YOUR INSTRUCTIONS: Reproduce the span that opens at the line containing "shade_dome();" and closes at the line containing "zip(*points))), Vector(map(max, zip(*points)))", both lines included, without alteration and without any other line.

DATASET EXCERPT:
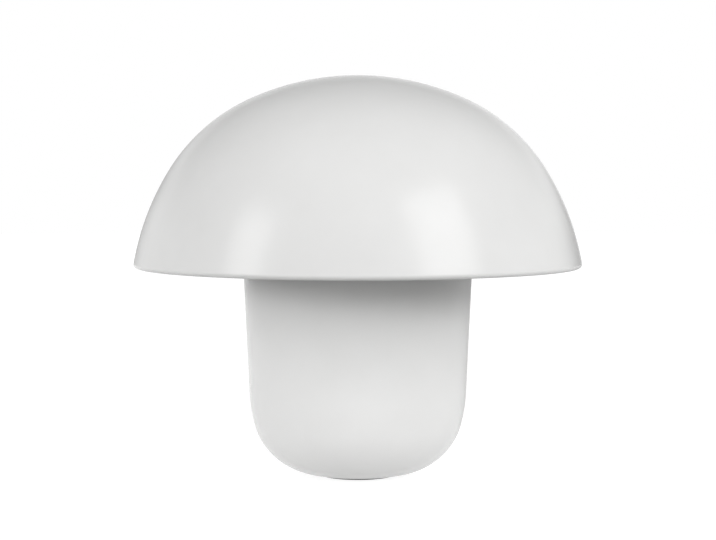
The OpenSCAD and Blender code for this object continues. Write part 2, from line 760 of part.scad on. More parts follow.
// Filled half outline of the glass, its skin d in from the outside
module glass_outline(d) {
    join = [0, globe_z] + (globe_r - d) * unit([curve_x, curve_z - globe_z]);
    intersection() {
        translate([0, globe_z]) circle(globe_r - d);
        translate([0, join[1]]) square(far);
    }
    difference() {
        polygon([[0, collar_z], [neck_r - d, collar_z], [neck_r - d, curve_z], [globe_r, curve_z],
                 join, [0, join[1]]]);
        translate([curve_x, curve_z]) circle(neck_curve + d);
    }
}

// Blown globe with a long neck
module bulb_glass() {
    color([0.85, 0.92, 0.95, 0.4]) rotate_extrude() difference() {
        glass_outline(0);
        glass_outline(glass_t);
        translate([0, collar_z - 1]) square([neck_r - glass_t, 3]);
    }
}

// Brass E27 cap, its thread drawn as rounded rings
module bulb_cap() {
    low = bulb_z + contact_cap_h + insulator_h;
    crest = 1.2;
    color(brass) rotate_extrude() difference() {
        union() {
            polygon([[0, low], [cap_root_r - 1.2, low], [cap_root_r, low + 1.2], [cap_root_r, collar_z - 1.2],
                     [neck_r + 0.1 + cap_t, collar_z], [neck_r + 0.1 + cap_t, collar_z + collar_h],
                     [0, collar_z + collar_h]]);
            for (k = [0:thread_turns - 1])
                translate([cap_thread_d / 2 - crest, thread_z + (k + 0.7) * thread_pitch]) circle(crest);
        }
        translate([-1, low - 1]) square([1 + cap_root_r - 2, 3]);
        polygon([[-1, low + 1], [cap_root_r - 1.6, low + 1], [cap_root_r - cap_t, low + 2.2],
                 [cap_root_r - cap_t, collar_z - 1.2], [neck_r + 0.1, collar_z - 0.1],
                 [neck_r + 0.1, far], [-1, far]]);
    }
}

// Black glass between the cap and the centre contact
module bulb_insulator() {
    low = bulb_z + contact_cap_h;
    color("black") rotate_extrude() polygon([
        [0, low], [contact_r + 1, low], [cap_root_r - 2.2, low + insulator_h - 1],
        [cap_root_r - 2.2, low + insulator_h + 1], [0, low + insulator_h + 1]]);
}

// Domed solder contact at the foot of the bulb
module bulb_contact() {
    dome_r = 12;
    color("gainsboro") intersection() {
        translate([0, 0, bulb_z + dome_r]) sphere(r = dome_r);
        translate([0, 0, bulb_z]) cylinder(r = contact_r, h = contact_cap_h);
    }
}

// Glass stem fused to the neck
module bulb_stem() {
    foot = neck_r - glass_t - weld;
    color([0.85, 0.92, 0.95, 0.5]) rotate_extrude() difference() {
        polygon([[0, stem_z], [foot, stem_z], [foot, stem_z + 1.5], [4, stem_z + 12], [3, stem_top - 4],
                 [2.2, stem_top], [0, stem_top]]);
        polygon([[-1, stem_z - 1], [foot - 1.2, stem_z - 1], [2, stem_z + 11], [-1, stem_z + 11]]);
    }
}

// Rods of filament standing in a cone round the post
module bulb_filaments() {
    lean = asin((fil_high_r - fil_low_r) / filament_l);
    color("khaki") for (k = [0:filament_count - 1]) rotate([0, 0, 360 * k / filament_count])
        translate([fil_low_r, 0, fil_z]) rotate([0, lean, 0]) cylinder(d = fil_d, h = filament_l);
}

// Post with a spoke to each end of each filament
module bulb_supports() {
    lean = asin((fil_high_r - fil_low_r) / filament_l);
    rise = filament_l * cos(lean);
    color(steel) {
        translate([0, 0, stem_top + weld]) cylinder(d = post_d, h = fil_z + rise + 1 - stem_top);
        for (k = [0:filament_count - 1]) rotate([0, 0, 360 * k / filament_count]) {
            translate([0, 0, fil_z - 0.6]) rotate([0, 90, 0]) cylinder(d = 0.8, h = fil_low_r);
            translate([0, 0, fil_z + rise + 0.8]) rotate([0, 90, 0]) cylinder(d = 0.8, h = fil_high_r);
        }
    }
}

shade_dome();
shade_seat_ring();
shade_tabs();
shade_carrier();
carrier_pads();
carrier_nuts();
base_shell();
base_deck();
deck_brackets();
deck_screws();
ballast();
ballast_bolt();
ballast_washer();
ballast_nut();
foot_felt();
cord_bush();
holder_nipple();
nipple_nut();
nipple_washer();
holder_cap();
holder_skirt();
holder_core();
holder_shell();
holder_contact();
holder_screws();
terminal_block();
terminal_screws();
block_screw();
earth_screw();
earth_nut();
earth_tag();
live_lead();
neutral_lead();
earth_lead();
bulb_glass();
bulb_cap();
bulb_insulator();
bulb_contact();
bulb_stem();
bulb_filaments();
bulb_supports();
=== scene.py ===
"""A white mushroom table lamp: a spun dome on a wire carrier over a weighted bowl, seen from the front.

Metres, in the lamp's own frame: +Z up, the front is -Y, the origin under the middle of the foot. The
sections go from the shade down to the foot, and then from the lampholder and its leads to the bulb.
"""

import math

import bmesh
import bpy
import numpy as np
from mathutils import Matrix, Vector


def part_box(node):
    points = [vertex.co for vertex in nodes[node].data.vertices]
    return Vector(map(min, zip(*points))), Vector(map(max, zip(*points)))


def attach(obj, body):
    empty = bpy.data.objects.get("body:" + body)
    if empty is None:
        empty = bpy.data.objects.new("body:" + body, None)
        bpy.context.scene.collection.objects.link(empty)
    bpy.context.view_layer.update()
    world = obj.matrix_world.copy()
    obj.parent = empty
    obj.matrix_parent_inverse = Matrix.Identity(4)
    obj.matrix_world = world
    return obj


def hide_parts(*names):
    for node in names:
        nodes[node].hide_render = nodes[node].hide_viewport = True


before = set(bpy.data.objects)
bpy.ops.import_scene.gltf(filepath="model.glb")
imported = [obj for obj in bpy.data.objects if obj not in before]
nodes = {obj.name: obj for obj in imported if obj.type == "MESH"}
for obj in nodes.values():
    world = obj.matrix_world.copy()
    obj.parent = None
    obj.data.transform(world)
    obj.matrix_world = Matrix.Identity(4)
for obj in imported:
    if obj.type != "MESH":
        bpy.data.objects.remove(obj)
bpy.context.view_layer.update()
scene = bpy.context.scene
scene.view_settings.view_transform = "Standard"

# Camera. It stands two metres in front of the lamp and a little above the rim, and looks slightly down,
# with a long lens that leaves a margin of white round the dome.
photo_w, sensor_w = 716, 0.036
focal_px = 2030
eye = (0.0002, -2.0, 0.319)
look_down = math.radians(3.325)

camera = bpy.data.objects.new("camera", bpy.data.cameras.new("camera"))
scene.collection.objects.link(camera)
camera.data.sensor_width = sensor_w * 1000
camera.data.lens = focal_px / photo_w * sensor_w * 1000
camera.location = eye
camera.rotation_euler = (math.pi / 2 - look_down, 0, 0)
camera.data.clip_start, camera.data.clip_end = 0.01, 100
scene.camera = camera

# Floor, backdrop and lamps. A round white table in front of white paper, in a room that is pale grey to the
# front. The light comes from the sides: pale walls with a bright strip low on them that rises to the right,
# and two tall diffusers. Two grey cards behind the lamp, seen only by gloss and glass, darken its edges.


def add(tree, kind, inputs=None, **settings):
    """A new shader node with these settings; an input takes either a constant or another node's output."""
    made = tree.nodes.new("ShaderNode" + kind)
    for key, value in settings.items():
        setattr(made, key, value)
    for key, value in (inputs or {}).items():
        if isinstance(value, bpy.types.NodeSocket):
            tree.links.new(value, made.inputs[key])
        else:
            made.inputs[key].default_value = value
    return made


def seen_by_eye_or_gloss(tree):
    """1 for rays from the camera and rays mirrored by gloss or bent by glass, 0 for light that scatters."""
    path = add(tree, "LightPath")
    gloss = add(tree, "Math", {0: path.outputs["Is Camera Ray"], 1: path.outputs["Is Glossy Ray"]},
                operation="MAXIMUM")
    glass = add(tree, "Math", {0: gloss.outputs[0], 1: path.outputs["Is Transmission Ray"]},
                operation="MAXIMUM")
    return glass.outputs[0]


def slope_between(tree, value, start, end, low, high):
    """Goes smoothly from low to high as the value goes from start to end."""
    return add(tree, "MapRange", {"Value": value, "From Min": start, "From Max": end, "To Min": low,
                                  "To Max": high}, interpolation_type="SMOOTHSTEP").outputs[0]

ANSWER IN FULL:
shade_dome();
shade_seat_ring();
shade_tabs();
shade_carrier();
carrier_pads();
carrier_nuts();
base_shell();
base_deck();
deck_brackets();
deck_screws();
ballast();
ballast_bolt();
ballast_washer();
ballast_nut();
foot_felt();
cord_bush();
holder_nipple();
nipple_nut();
nipple_washer();
holder_cap();
holder_skirt();
holder_core();
holder_shell();
holder_contact();
holder_screws();
terminal_block();
terminal_screws();
block_screw();
earth_screw();
earth_nut();
earth_tag();
live_lead();
neutral_lead();
earth_lead();
bulb_glass();
bulb_cap();
bulb_insulator();
bulb_contact();
bulb_stem();
bulb_filaments();
bulb_supports();
=== scene.py ===
"""A white mushroom table lamp: a spun dome on a wire carrier over a weighted bowl, seen from the front.

Metres, in the lamp's own frame: +Z up, the front is -Y, the origin under the middle of the foot. The
sections go from the shade down to the foot, and then from the lampholder and its leads to the bulb.
"""

import math

import bmesh
import bpy
import numpy as np
from mathutils import Matrix, Vector


def part_box(node):
    points = [vertex.co for vertex in nodes[node].data.vertices]
    return Vector(map(min, zip(*points))), Vector(map(max, zip(*points)))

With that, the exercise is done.